14.12.17

Mind the step

Metz, “Cellophane”, in https://www.youtube.com/watch?v=qPG2aQXeZoM    
Como os soldados são treinados: olhos bem abertos, espreitando por todos os ângulos, olhos abertos até a dormir. Nunca se sabe. Nunca se sabe quando se tropeça num contratempo. Dirão: os contratempos são sempre inesperados – ou não seriam contratempos. Nada podemos contra o poder avassalador dos contratempos. Somos apanhados por uma maré que não conseguimos domar. Reagimos, apenas. Mesmo nesse caso, os olhos discernidos ajudam a moldar as mãos à lava dos contratempos. Não podemos dizer que não estamos preparados. Mesmos quando não sabemos de onde são bolçados os contratempos e quando chega o tempo de sermos atingidos por eles. É um estado de precaução geral. Como os soldados.
Contudo, nestes preparos somos tomados por uma desconfiança metódica que açambarca o modo de ser. Talvez não seja boa ideia estarmos diligentemente de atalaia, como os soldados. Até porque não gostamos de soldados e repudiamos o estilo castrense. Talvez seja da desusada comparação. Pode-se usar outra, esvaziada de militares conotações. Apenas um zeloso pé atrás para não irmos depressa de mais com os dois pés juntos se um precipício surgir de repente e já não houver tempo para travar. Combina-se o estiolar dos sentidos com a angústia da exposição ao inesperado. Não será mau critério. Ou talvez não: na medida em que estamos perenemente com os sentidos em alvoroço, como se à espera de uma tempestade estivéssemos, mesmo em estando despejado de nuvens o céu por diante.

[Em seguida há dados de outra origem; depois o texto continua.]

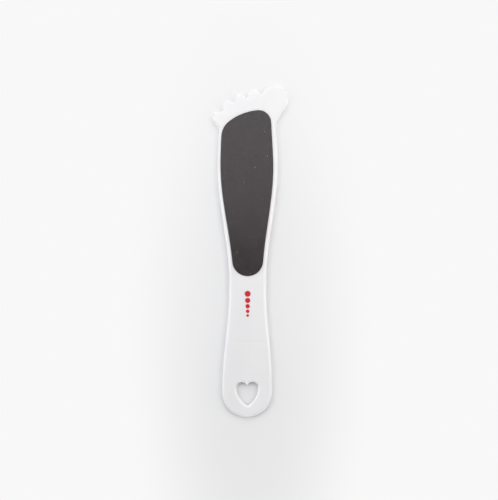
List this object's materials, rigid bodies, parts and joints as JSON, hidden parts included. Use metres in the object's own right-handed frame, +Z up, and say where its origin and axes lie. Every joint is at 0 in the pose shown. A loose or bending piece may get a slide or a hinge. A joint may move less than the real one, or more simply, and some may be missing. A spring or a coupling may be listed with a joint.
{
  "type": "foot file",
  "caption": "Flat foot-shaped paddle with a narrow-waisted handle, a heart-shaped hang hole and an abrasive sheet bonded to each face for smoothing hard skin.",
  "frame": {"origin": "under the middle of the outline's bounding box, on the surface that the file lies on", "axes": "+Y along the file from the handle's end to the toes, +X across it towards the big toe, +Z up out of the coarse face"},
  "size_m": [0.0626, 0.27, 0.0063],
  "materials": {
    "white_plastic": "moulded white plastic with a soft satin gloss",
    "adhesive": "thin translucent pressure-sensitive adhesive",
    "backing": "dark waterproof film, matte, seen only at its cut edge",
    "coarse_grit": "coarse dark grey abrasive grains in a matte resin bond",
    "fine_grit": "fine grey abrasive grains in a matte resin bond"
  },
  "bodies": {
    "root": {"paddle_body": "white_plastic", "coarse_adhesive_film": "adhesive", "coarse_backing_sheet": "backing", "coarse_grit_coat": "coarse_grit", "fine_adhesive_film": "adhesive", "fine_backing_sheet": "backing", "fine_grit_coat": "fine_grit"}
  },
  "joints": []
}
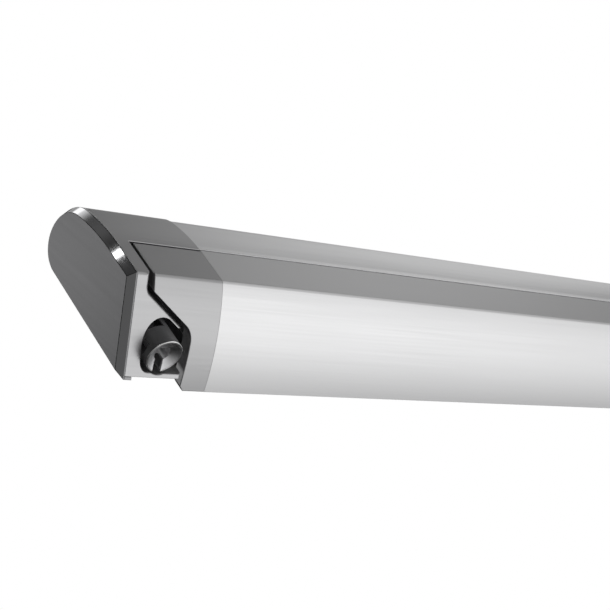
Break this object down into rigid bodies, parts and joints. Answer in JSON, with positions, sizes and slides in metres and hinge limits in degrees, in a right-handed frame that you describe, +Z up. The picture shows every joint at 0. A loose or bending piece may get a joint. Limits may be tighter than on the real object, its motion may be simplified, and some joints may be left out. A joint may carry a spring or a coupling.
{
  "type": "roll out awning",
  "caption": "Wall cassette awning that cranks out on two folding arms, with a lead rail, a wound cloth and swing-down telescopic legs.",
  "frame": {"origin": "on the back face of the middle wall bracket, against the vehicle's wall, level with the axis of the cassette's nose", "axes": "+X along the awning, from the crank end to the plain end; +Y into the vehicle's wall; +Z up"},
  "size_m": [2.6, 0.2031, 0.1513],
  "materials": {
    "anodised_rail": "satin anodised",
    "cap_silver": "satin painted casting",
    "plate_grey": "satin, machined bevel",
    "arm_silver": "satin anodised",
    "cast_alloy": "shot-blasted casting",
    "plain_steel": "zinc plated",
    "bell_dark": "satin moulding with a bright rim",
    "black_plastic": "moulded",
    "bracket_black": "powder coated",
    "awning_cloth": "coated polyester weave",
    "seal_rubber": "extruded"
  },
  "bodies": {
    "cassette": {"cassette_extrusion": "anodised_rail", "front_seal": "seal_rubber", "end_cap_left": "cap_silver", "end_cap_right": "cap_silver", "end_plate_left": "plate_grey", "end_plate_right": "plate_grey", "gear_housing": "black_plastic", "roller_bearing": "black_plastic", "shoulder_bracket_left": "cast_alloy", "shoulder_bracket_right": "cast_alloy", "shoulder_pins": "plain_steel", "wall_bracket_left": "bracket_black", "wall_bracket_middle": "bracket_black", "wall_bracket_right": "bracket_black"},
    "roller": {"roller_tube": "plain_steel", "cloth_roll": "awning_cloth", "roller_plug_left": "black_plastic", "roller_plug_right": "black_plastic", "worm_wheel": "plain_steel"},
    "crank": {"crank_bell": "bell_dark", "bell_insert": "plain_steel", "crank_shaft": "plain_steel"},
    "lead_rail": {"lead_rail": "anodised_rail", "lead_rail_top": "anodised_rail", "leg_channel_roof": "anodised_rail", "leg_channel_back": "anodised_rail", "rail_cap_left": "cap_silver", "rail_cap_right": "cap_silver", "rail_bracket_left": "cast_alloy", "rail_bracket_right": "cast_alloy", "rail_pins": "plain_steel", "leg_bracket_left": "black_plastic", "leg_bracket_right": "black_plastic", "cloth_hem": "awning_cloth"},
    "cloth_front": {"cloth_span": "awning_cloth"},
    "upper_arm_left": {"upper_arm_left": "arm_silver", "shoulder_knuckle_left": "cast_alloy", "elbow_fork_left": "cast_alloy", "elbow_pin_left": "plain_steel", "arm_spring_left": "plain_steel"},
    "forearm_left": {"forearm_left": "arm_silver", "elbow_eye_left": "cast_alloy", "rail_eye_left": "cast_alloy"},
    "leg_left": {"leg_tube_left": "arm_silver"},
    "leg_slider_left": {"leg_slider_left": "arm_silver", "leg_foot_left": "black_plastic"},
    "leg_lever_left": {"leg_lever_left": "black_plastic"},
    "upper_arm_right": {"upper_arm_right": "arm_silver", "shoulder_knuckle_right": "cast_alloy", "elbow_fork_right": "cast_alloy", "elbow_pin_right": "plain_steel", "arm_spring_right": "plain_steel"},
    "forearm_right": {"forearm_right": "arm_silver", "elbow_eye_right": "cast_alloy", "rail_eye_right": "cast_alloy"},
    "leg_right": {"leg_tube_right": "arm_silver"},
    "leg_slider_right": {"leg_slider_right": "arm_silver", "leg_foot_right": "black_plastic"},
    "leg_lever_right": {"leg_lever_right": "black_plastic"}
  },
  "joints": [
    {"name": "awning_fold", "type": "hinge", "parent": "cassette", "child": "upper_arm_left", "pos_m": [-1.1, -0.1097, -0.0221], "axis": [0, 0.2164, -0.9763], "range_deg": [0, 70]},
    {"name": "elbow_left", "type": "hinge", "parent": "upper_arm_left", "child": "forearm_left", "pos_m": [-0.04029, -0.13411, -0.02751], "axis": [0, 0.2164, -0.9763], "range_deg": [-140, 0]},
    {"name": "rail_pivot_left", "type": "hinge", "parent": "forearm_left", "child": "lead_rail", "pos_m": [-1.1, -0.15852, -0.03292], "axis": [0, 0.2164, -0.9763], "range_deg": [0, 70]},
    {"name": "shoulder_right", "type": "hinge", "parent": "cassette", "child": "upper_arm_right", "pos_m": [1.1, -0.1097, -0.0221], "axis": [0, 0.2164, -0.9763], "range_deg": [-70, 0]},
    {"name": "elbow_right", "type": "hinge", "parent": "upper_arm_right", "child": "forearm_right", "pos_m": [0.04029, -0.13411, -0.02751], "axis": [0, 0.2164, -0.9763], "range_deg": [0, 140]},
    {"name": "roller_turn", "type": "hinge", "parent": "cassette", "child": "roller", "pos_m": [0, -0.047, 0], "axis": [1, 0, 0], "continuous": true},
    {"name": "crank_turn", "type": "hinge", "parent": "cassette", "child": "crank", "pos_m": [-1.2515, -0.19888, -0.04955], "axis": [0, 0.9763, 0.2164], "continuous": true},
    {"name": "cloth_feed", "type": "slide", "parent": "cassette", "child": "cloth_front", "axis": [0, -0.9763, -0.2164], "range_m": [0, 1.9587], "deforming": ["cloth_span"]},
    {"name": "leg_swing_left", "type": "hinge", "parent": "lead_rail", "child": "leg_left", "pos_m": [-1.15, -0.17904, -0.07895], "axis": [0, 1, 0], "range_deg": [0, 90]},
    {"name": "leg_slide_left", "type": "slide", "parent": "leg_left", "child": "leg_slider_left", "axis": [1, 0, 0], "range_m": [0, 0.9]},
    {"name": "leg_clamp_left", "type": "hinge", "parent": "leg_left", "child": "leg_lever_left", "pos_m": [0.088, -0.17709, -0.08774], "axis": [0, -1, 0], "range_deg": [0, 75]},
    {"name": "leg_swing_right", "type": "hinge", "parent": "lead_rail", "child": "leg_right", "pos_m": [1.15, -0.15854, -0.0744], "axis": [0, -1, 0], "range_deg": [0, 90]},
    {"name": "leg_slide_right", "type": "slide", "parent": "leg_right", "child": "leg_slider_right", "axis": [-1, 0, 0], "range_m": [0, 0.9]},
    {"name": "leg_clamp_right", "type": "hinge", "parent": "leg_right", "child": "leg_lever_right", "pos_m": [-0.088, -0.15659, -0.08319], "axis": [0, 1, 0], "range_deg": [0, 75]}
  ],
  "couplings": [
    {"joint": "elbow_left", "follows": "awning_fold", "ratio": -2},
    {"joint": "rail_pivot_left", "follows": "awning_fold", "ratio": 1},
    {"joint": "shoulder_right", "follows": "awning_fold", "ratio": -1},
    {"joint": "elbow_right", "follows": "awning_fold", "ratio": 2},
    {"joint": "roller_turn", "follows": "awning_fold", "ratio": 56.253},
    {"joint": "crank_turn", "follows": "awning_fold", "ratio": 393.77},
    {"joint": "cloth_feed", "follows": "awning_fold", "m_per_rad": 1.6032}
  ]
}
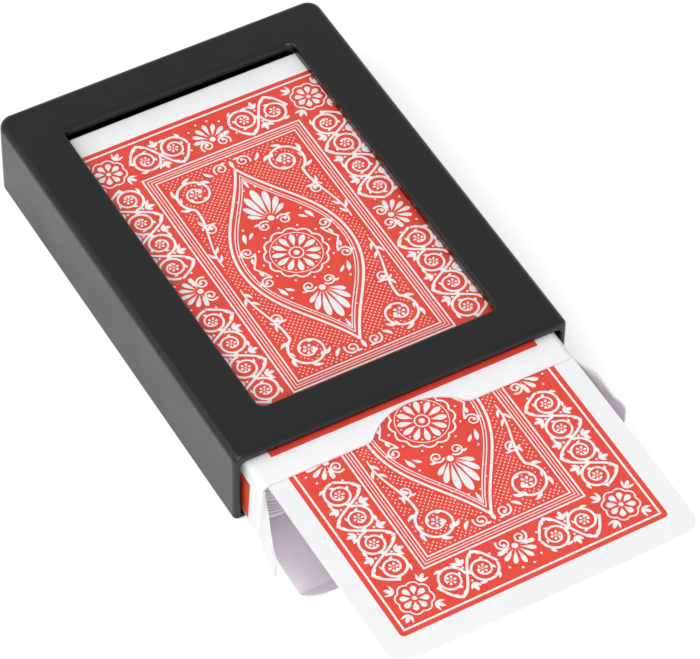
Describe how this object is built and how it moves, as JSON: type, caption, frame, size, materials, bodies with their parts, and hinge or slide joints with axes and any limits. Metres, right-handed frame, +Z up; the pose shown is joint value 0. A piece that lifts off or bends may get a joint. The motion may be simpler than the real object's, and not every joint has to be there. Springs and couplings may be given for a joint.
{
  "type": "playing card box with drawer",
  "caption": "Sliding playing card box: a black windowed sleeve over a folded card case that slides like a drawer, open at its lid, with a deck and one card drawn out.",
  "frame": {"origin": "centre of the flat underside of the sleeve", "axes": "+Z up, out of the window; +Y towards the sleeve's closed end, so its mouth and the drawn card face -Y; +X to the right seen from the mouth"},
  "size_m": [0.0736, 0.1468, 0.0174],
  "materials": {
    "sleeve_plastic": "satin-gloss moulded black plastic",
    "printed_board": "white paperboard printed with a red ornamental panel, light varnish",
    "white_board": "plain white paperboard",
    "card_stock": "smooth white card stock",
    "printed_card": "smooth card stock with a red ornamental back and white border"
  },
  "bodies": {
    "sleeve": {"sleeve_shell": "sleeve_plastic"},
    "drawer": {"case_top_panel": "printed_board", "case_bottom_panel": "white_board", "case_left_side": "white_board", "case_right_side": "white_board", "case_glue_tab": "white_board", "case_end_panel": "white_board", "case_end_lining": "white_board", "case_end_left_flap": "white_board", "case_end_right_flap": "white_board"},
    "deck": {"deck_card_01": "card_stock", "deck_card_02": "card_stock", "deck_card_03": "card_stock", "deck_card_04": "card_stock", "deck_card_05": "card_stock", "deck_card_06": "card_stock", "deck_card_07": "card_stock", "deck_card_08": "card_stock", "deck_card_09": "card_stock", "deck_card_10": "card_stock", "deck_card_11": "card_stock", "deck_card_12": "card_stock", "deck_card_13": "card_stock", "deck_card_14": "card_stock", "deck_card_15": "card_stock", "deck_card_16": "card_stock", "deck_card_17": "card_stock", "deck_card_18": "card_stock", "deck_card_19": "card_stock", "deck_card_20": "card_stock", "deck_card_21": "card_stock", "deck_card_22": "card_stock", "deck_card_23": "card_stock", "deck_card_24": "card_stock", "deck_card_25": "card_stock", "deck_card_26": "card_stock", "deck_card_27": "card_stock", "deck_card_28": "card_stock", "deck_card_29": "card_stock", "deck_card_30": "card_stock", "deck_card_31": "card_stock", "deck_card_32": "card_stock", "deck_card_33": "card_stock", "deck_card_34": "card_stock", "deck_card_35": "card_stock", "deck_card_36": "card_stock", "deck_card_37": "card_stock", "deck_card_38": "card_stock", "deck_card_39": "card_stock", "deck_card_40": "card_stock", "deck_card_41": "card_stock", "deck_card_42": "card_stock", "deck_card_43": "card_stock", "deck_card_44": "card_stock"},
    "top_card": {"drawn_card": "printed_card"},
    "lid": {"lid_flap": "white_board"},
    "tuck": {"tuck_flap": "white_board"},
    "left_dust": {"left_dust_flap": "white_board"},
    "right_dust": {"right_dust_flap": "white_board"}
  },
  "joints": [
    {"name": "drawer_slide", "type": "slide", "parent": "sleeve", "child": "drawer", "axis": [0, -1, 0], "range_m": [-0.0063, 0.0835]},
    {"name": "deck_slide", "type": "slide", "parent": "drawer", "child": "deck", "axis": [0, -1, 0], "range_m": [0, 0.0019]},
    {"name": "card_slide", "type": "slide", "parent": "drawer", "child": "top_card", "axis": [0, -1, 0], "range_m": [-0.0464, 0.044]},
    {"name": "lid_hinge", "type": "hinge", "parent": "drawer", "child": "lid", "pos_m": [0, -0.0547, 0.0012], "axis": [-1, 0, 0], "range_deg": [-82, 3]},
    {"name": "tuck_hinge", "type": "hinge", "parent": "lid", "child": "tuck", "pos_m": [0, -0.06892, 0.0003], "axis": [-1, 0, 0], "range_deg": [-140, 3]},
    {"name": "left_dust_hinge", "type": "hinge", "parent": "drawer", "child": "left_dust", "pos_m": [-0.0323, -0.0547, 0.00825], "axis": [0, 0, 1], "range_deg": [-61.5, 107.5]},
    {"name": "right_dust_hinge", "type": "hinge", "parent": "drawer", "child": "right_dust", "pos_m": [0.0323, -0.0547, 0.00825], "axis": [0, 0, -1], "range_deg": [-55, 114]}
  ]
}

Há quem não saia de casa. Há quem tome excessivas precauções, como se através delas se abrigassem dos contratempos escondidos da agenda. Não será melhor critério. Estarmos sitiados pela sensação de apoplexia a gotejar na pele, não é recomendável. Como ficou formulado atrás, ficamos açambarcados pela diligente atalaia, com a vontade refém do que a ela não diz respeito. Passamos a ser um eu coberto pelo medo. Esta castração não impede, nem previne, sobressaltos inesperados. Continuaremos a ser suas vítimas, ao acaso.
Não há seguros que acautelem a incontingência. Antes sermos figurantes do mundo e das suas circunstâncias, do que peões estremunhados e de vontade contrafeita na volúvel ocorrência dos contratempos.